Sealing child abuse records is ‘dangerous’

Legislation to seal millions of child abuse records for 75 years was drafted so “all possible provisions” of the National Archives Act, which allows the public or State bodies to access records, would be disapplied.

Sealing child abuse records is ‘dangerous’

Legislation to seal millions of child abuse records for 75 years was drafted so “all possible provisions” of the National Archives Act, which allows the public or State bodies to access records, would be disapplied.

The Retention of Records Bill 2019 will see records from the Commission to Inquire into Child Abuse (CICA), the Residential Institutions Redress Board, and the Residential Institutions Redress Review Committee placed in the National Archives of Ireland and sealed for a minimum of 75 years, in what has been labelled “a dangerous and unnecessary precedent”.

Documents released under the Freedom of Information Act reveal that the National Archives of Ireland (NAI) advised the department, in April 2018, that there was no need for the legislation.

It said that records from the CICA are already covered by the National Archives Act, 1986, and that the latter two bodies could be brought under its remit by simply adding them to the schedule of the act.

This would mean the records would be open to inspection after 30 years, subject to some exemptions.

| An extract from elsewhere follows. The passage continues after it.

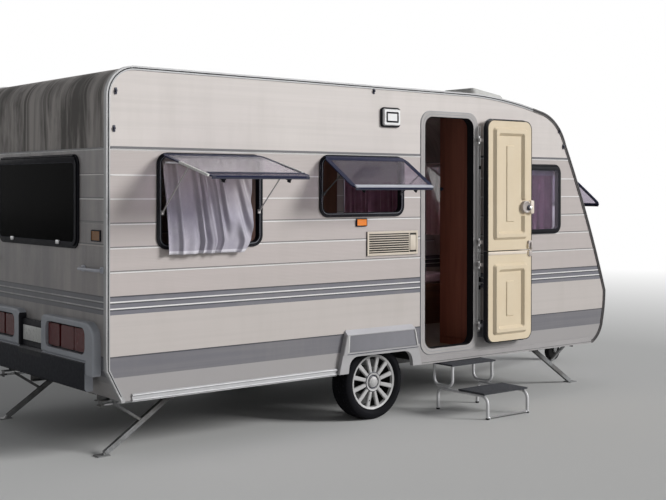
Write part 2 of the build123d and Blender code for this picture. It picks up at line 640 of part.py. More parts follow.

However, in response, Aongus Ó hAonghusa, assistant principal officer of the residential institutions redress unit, stressed that the need to seal records for 75 years was “an essential component of the whole retention project” and that to “leave open even a remote possibility of release”, under the National Archives Act, “could jeopardise the strategy, by making it potentially more vulnerable to legal challenge”.

In August, M Ó hAonghusa emailed the assistant principal at the Department of Culture, Heritage ,and the Gaeltacht, Fergal Curtin, to point out that any sections of the National Archives Act which could be used by a member of the public, or any State body, to access the records, would be disapplied with regard to the records.

“The bill is drafted in a way that all possible provisions of the 1986 act that might be used to gain access to a record, whether by this department, another State body, or a member of the public, are being proposed for disapplication,” he said.

“The director’s [of the National Archives] functions under section 4 of the 1986 act have not been disapplied in relation to the records, so the director will be the only person legally entitled to access the records.

“No physical sealing, as such, is envisaged, but presumably the NAI will have its own way of dealing with this.”

Former head of special projects at the NAI, Caitríona Crowe, has emerged as one of the most vocal critics of the proposed legislation, saying the Government’s decision to “override the 1986 National Archives Act” sets “a dangerous and unnecessary precedent”.

“The provisions of the National Archives Act have proved perfectly adequate, over more than 30 years, to protect privacy and deal with sensitive subject matter,” she said.

“There is no reasonable argument for setting them aside in the case of these particular records, which will be extraordinary sources for scholars in the years ahead.

“The department’s action opens the gate for future restricted access to any records the State may not wish citizens to see.”